● Work instructions
Every line of the material is to be repeated exactly as it stands.

● Material
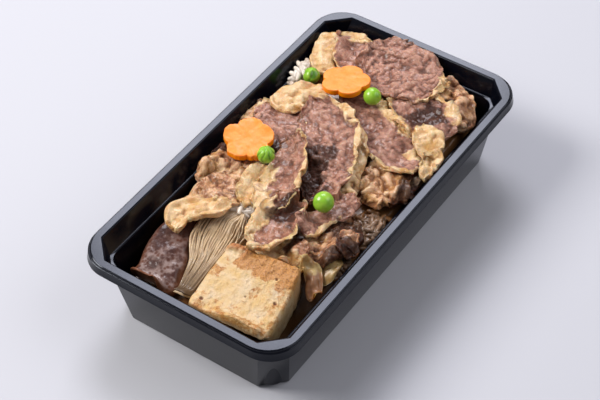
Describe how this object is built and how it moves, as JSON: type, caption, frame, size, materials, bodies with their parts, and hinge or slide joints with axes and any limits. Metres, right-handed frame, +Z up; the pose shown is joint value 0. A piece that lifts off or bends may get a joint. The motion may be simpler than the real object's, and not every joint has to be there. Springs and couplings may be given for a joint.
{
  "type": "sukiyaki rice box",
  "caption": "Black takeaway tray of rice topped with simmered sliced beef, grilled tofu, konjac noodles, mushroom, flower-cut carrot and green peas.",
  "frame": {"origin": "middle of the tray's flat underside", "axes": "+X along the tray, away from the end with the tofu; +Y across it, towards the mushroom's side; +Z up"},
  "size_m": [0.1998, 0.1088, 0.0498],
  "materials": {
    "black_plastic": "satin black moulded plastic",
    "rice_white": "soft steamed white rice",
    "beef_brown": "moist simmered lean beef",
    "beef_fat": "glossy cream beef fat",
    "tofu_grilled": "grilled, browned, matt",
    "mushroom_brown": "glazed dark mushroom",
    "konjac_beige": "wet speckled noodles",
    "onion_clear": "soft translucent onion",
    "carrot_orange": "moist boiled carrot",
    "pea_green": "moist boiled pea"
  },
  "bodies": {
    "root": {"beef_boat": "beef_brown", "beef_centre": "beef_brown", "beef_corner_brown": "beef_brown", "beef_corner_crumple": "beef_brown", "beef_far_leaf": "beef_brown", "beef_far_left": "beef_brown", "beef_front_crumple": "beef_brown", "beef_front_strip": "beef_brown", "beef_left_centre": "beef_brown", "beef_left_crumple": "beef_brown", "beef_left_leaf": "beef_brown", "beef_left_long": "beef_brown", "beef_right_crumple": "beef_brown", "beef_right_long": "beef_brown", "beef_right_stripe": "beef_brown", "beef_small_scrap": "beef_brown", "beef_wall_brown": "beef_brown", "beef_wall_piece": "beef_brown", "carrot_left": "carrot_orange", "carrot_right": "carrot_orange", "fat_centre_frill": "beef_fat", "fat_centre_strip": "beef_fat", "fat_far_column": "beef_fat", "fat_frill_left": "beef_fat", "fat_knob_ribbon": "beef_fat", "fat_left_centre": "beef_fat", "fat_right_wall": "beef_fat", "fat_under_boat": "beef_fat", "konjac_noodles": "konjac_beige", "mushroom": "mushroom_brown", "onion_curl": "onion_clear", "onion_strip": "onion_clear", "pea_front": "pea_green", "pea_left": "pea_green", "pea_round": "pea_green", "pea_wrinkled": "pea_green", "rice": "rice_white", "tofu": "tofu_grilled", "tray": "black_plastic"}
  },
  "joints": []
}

● Output of the exercise
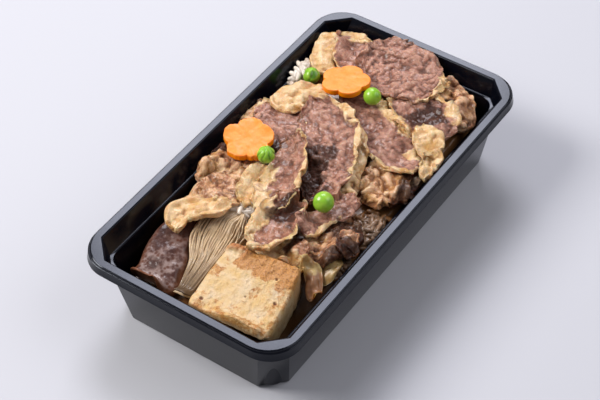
Describe how this object is built and how it moves, as JSON: type, caption, frame, size, materials, bodies with their parts, and hinge or slide joints with axes and any limits. Metres, right-handed frame, +Z up; the pose shown is joint value 0. A piece that lifts off or bends may get a joint. The motion may be simpler than the real object's, and not every joint has to be there. Springs and couplings may be given for a joint.
{
  "type": "sukiyaki rice box",
  "caption": "Black takeaway tray of rice topped with simmered sliced beef, grilled tofu, konjac noodles, mushroom, flower-cut carrot and green peas.",
  "frame": {"origin": "middle of the tray's flat underside", "axes": "+X along the tray, away from the end with the tofu; +Y across it, towards the mushroom's side; +Z up"},
  "size_m": [0.1998, 0.1088, 0.0498],
  "materials": {
    "black_plastic": "satin black moulded plastic",
    "rice_white": "soft steamed white rice",
    "beef_brown": "moist simmered lean beef",
    "beef_fat": "glossy cream beef fat",
    "tofu_grilled": "grilled, browned, matt",
    "mushroom_brown": "glazed dark mushroom",
    "konjac_beige": "wet speckled noodles",
    "onion_clear": "soft translucent onion",
    "carrot_orange": "moist boiled carrot",
    "pea_green": "moist boiled pea"
  },
  "bodies": {
    "root": {"beef_boat": "beef_brown", "beef_centre": "beef_brown", "beef_corner_brown": "beef_brown", "beef_corner_crumple": "beef_brown", "beef_far_leaf": "beef_brown", "beef_far_left": "beef_brown", "beef_front_crumple": "beef_brown", "beef_front_strip": "beef_brown", "beef_left_centre": "beef_brown", "beef_left_crumple": "beef_brown", "beef_left_leaf": "beef_brown", "beef_left_long": "beef_brown", "beef_right_crumple": "beef_brown", "beef_right_long": "beef_brown", "beef_right_stripe": "beef_brown", "beef_small_scrap": "beef_brown", "beef_wall_brown": "beef_brown", "beef_wall_piece": "beef_brown", "carrot_left": "carrot_orange", "carrot_right": "carrot_orange", "fat_centre_frill": "beef_fat", "fat_centre_strip": "beef_fat", "fat_far_column": "beef_fat", "fat_frill_left": "beef_fat", "fat_knob_ribbon": "beef_fat", "fat_left_centre": "beef_fat", "fat_right_wall": "beef_fat", "fat_under_boat": "beef_fat", "konjac_noodles": "konjac_beige", "mushroom": "mushroom_brown", "onion_curl": "onion_clear", "onion_strip": "onion_clear", "pea_front": "pea_green", "pea_left": "pea_green", "pea_round": "pea_green", "pea_wrinkled": "pea_green", "rice": "rice_white", "tofu": "tofu_grilled", "tray": "black_plastic"}
  },
  "joints": []
}